The Olot to Girona Railway was a gauge railway line that operated over 54.8 km of track between Olot and Girona, in the province of Girona, Catalonia, Spain. The line crosses the Zona Volcànica de la Garrotxa Natural Park and follows the valleys of the Fluvià, Brugent and Ter rivers. It opened in stages from 1895 to 1911, and closed in 1969.

The first section of the line, which connected Salt, in the western suburbs of Girona, to Amer opened in 1895. In 1898, the short section from Girona's main line railway station to Salt opened. In 1900, the section from Amer to les Planes d'Hostoles opened. In 1902, the line was extended to Sant Feliu de Pallerols. In 1911, the final extension to Olot opened.

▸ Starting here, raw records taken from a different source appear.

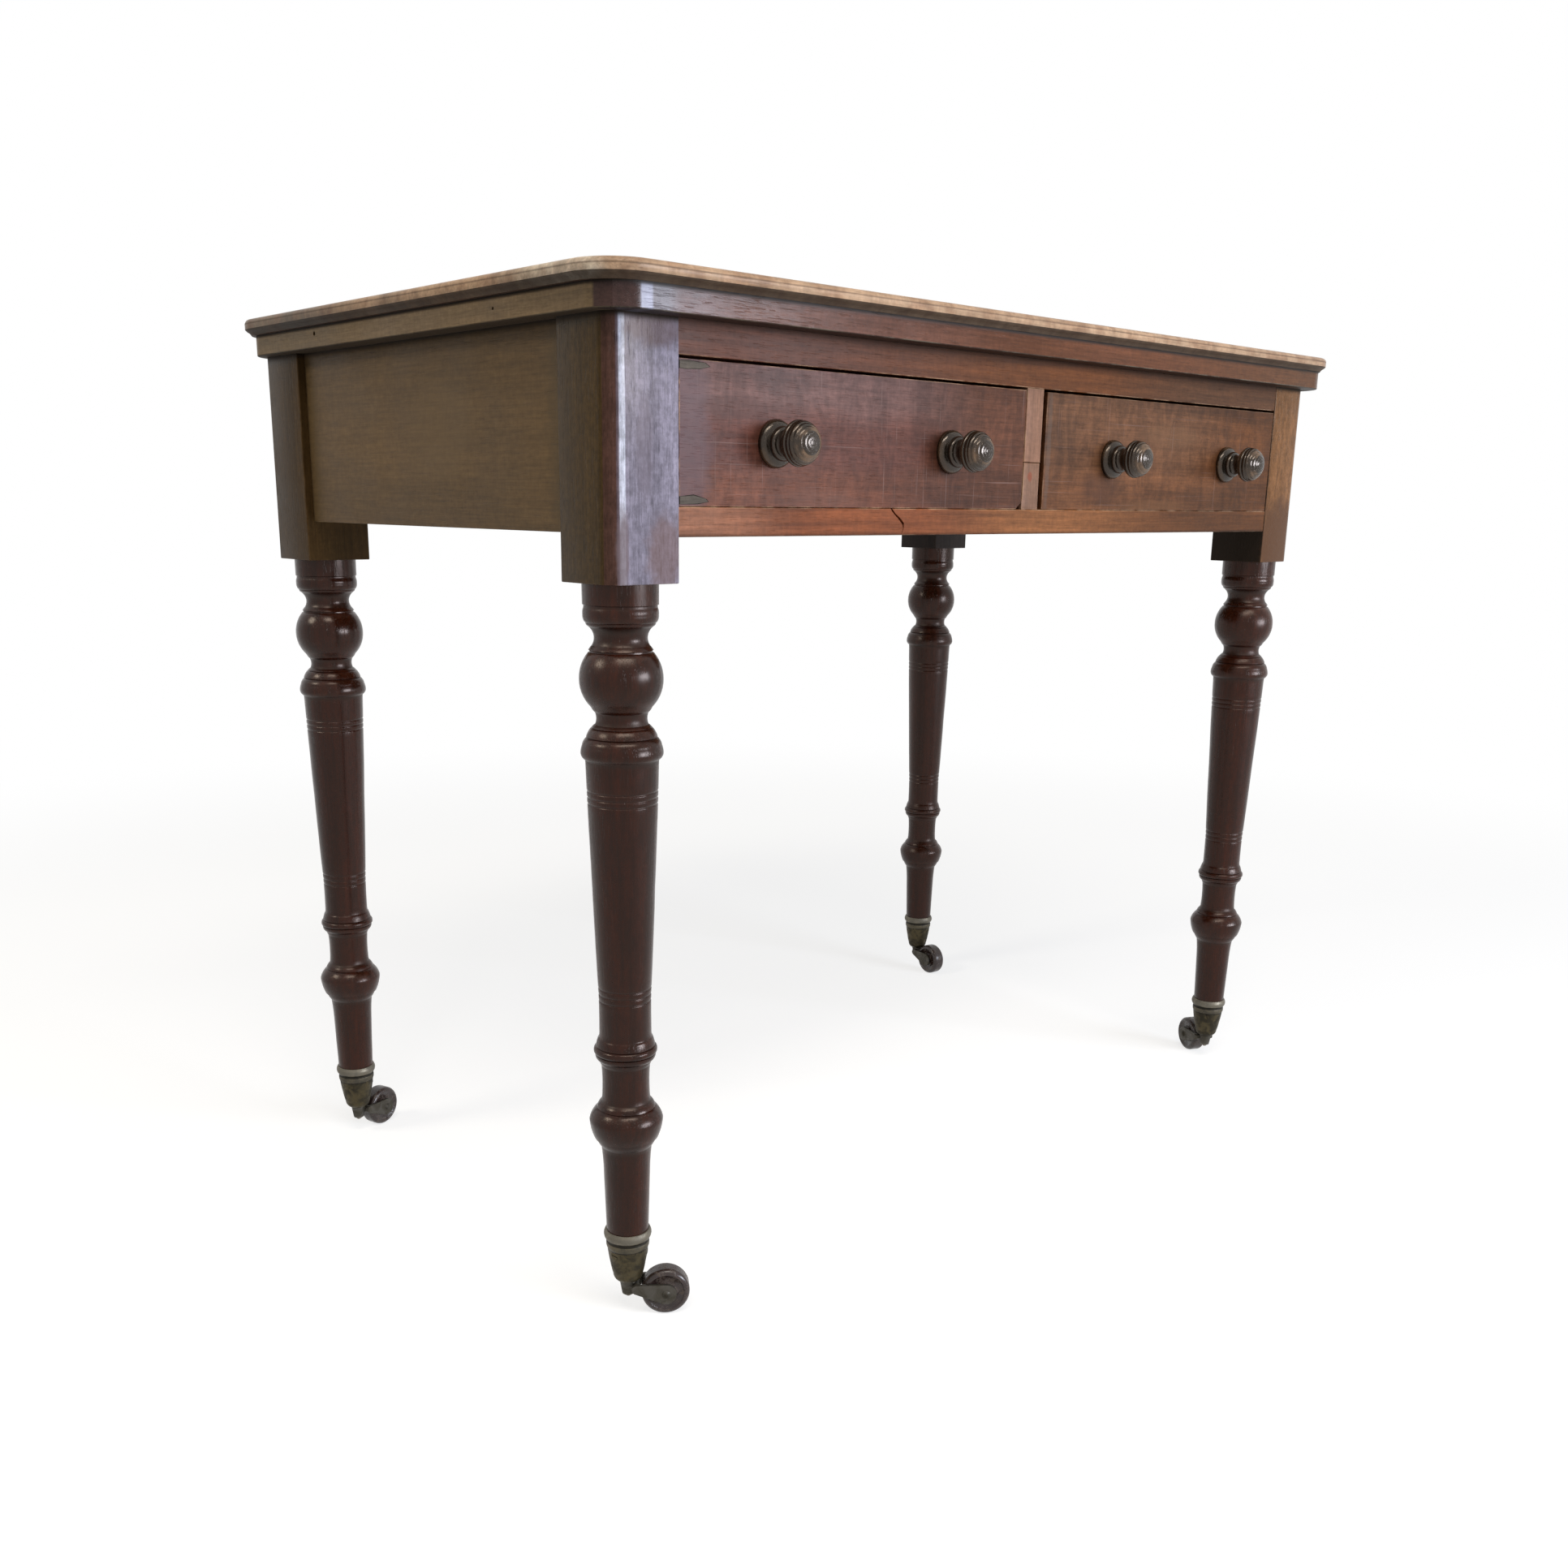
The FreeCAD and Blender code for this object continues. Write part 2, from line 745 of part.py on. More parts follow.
# Drawer positions: the inner end is beside the muntin and the outer end beside the post
drawer_outer_x = inner_x - drawer_gap_outer
drawer_inner_x = muntin_width / 2 + drawer_gap_muntin
drawer_bottom_z = bottom_rail_top + drawer_gap_bottom
drawer_front_top = top_rail_bottom - drawer_gap_top
drawer_side_top = drawer_front_top - drawer_side_drop
drawer_back_y = back_y - drawer_back_room
front_back_y = front_y + drawer_front_thickness
panel_bottom = drawer_bottom_z + drawer_bottom_rise
panel_top = panel_bottom + drawer_bottom_thickness
knob_height = (top_rail_bottom + bottom_rail_top) / 2 - knob_drop


# Runners, guides, kickers, stops and blocks
def side_strip(side, z_low, z_high, lip_x):
    """A strip along the side apron, widened past the posts to lie along the drawer's side."""
    outer = mirrored_box(side, inner_x, apron_inner_x, front_inner_y, back_inner_y, z_low, z_high)
    inner = mirrored_box(side, lip_x, inner_x, front_inner_y, back_inner_y, z_low, z_high)
    tail = mirrored_box(side, lip_x, inner_x - joint_clearance, back_inner_y, apron_back_inner_y, z_low, z_high)
    return outer.fuse(inner).fuse(tail).removeSplitter()


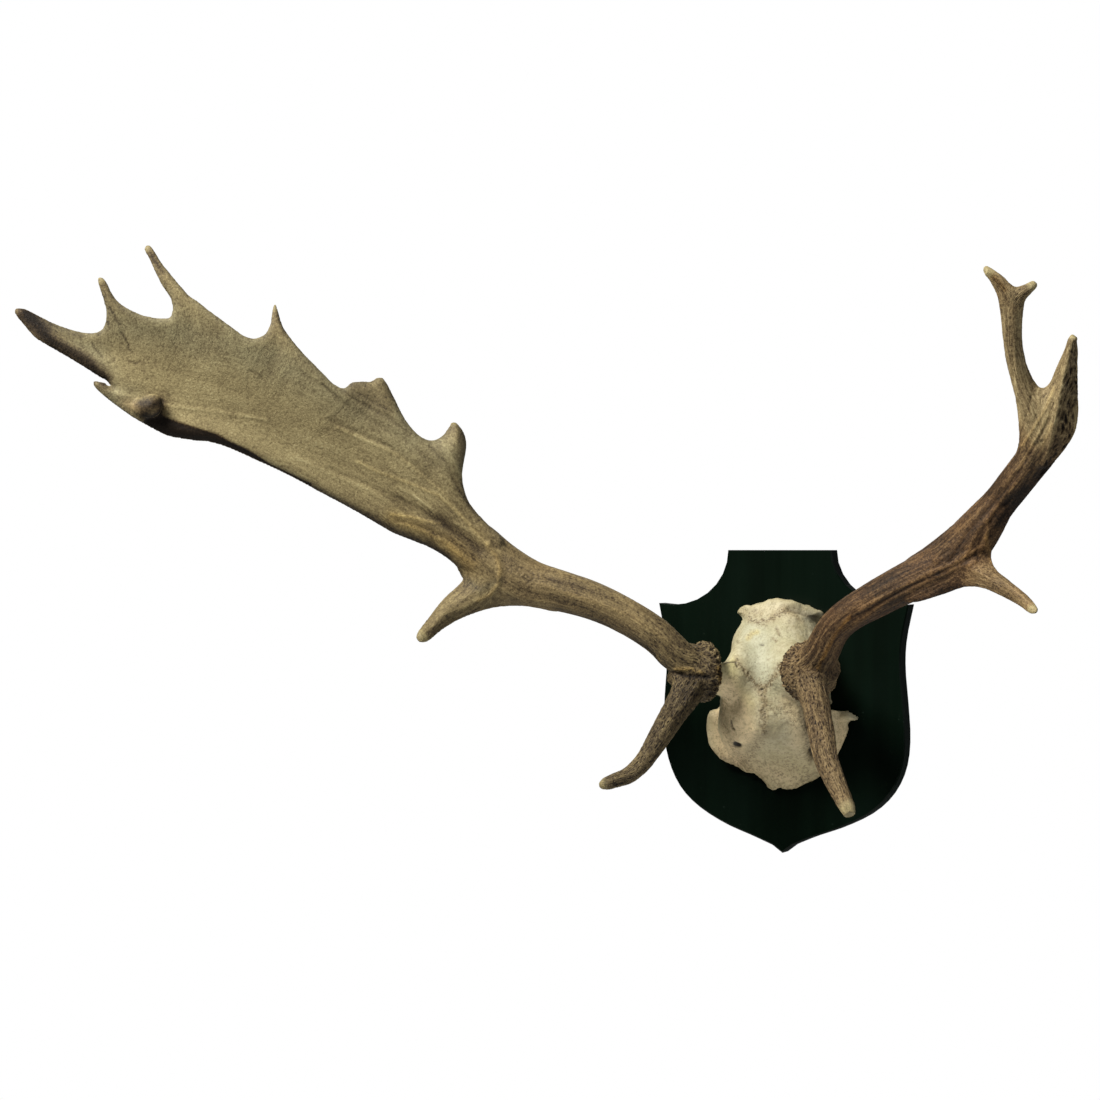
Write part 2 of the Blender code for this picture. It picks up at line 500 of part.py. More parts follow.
left_stem = (-1, LEFT_BEAM, PALM, LEFT_RINGS, PALM_TROUGH, 0.0)
left_beam, left_palm = parted(antler_rings(*left_stem), LEFT_CUT)
shade(placed("left_beam", *tube(left_beam), "antler"))
left_seat = antler_rings(*left_stem, SEAT_GAP)[:LEFT_CUT + 1]
tine("left_brow_tine", LEFT_BROW, BROW_FACING, 14, left_seat)
tine("left_trez_tine", LEFT_TREZ, BEAM_FACING, 12, left_seat)
palm = placed("left_palm", *tube(left_palm), "antler")
for rows in PALM_POINTS:
    combine(palm, placed("point", *tube(round_rings(rows, PALM_FACING, len(rows) + 2, POINT_SIDES))),
            "UNION")
shade(palm)

right_stem = (1, RIGHT_BEAM, CROWN, RIGHT_RINGS, 0.0, CROWN_KEEL)
right_beam, right_crown = parted(antler_rings(*right_stem), RIGHT_CUT)
shade(placed("right_beam", *tube(right_beam), "antler"))
shade(placed("right_crown", *tube(right_crown), "antler"))
right_seat = antler_rings(*right_stem, SEAT_GAP)
tine("right_brow_tine", RIGHT_BROW, BROW_FACING, 16, right_seat[:RIGHT_CUT + 1])
tine("right_trez_tine", RIGHT_TREZ, BEAM_FACING, 12, right_seat[:RIGHT_CUT + 1])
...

The line suffered financial and physical losses during the Spanish Civil War. Republican troops blew up many of the bridges as they retreated and a large number of locomotives and rolling stock were lost. Flooding in 1940 also caused further damage to the tracks. In 1963 the railway was taken over by the state-owned Ferrocarriles de Vía Estrecha (FEVE), but it was closed in July, 1969.

The line has been converted into a greenway linking Olot and Girona. Many of the line's tunnels and bridges still exist, as do several station buildings. Most notably, the forner station building at Girona still stands, adjacent to the main line railway station, and is included in the Inventory of the Architectural Heritage of Catalonia.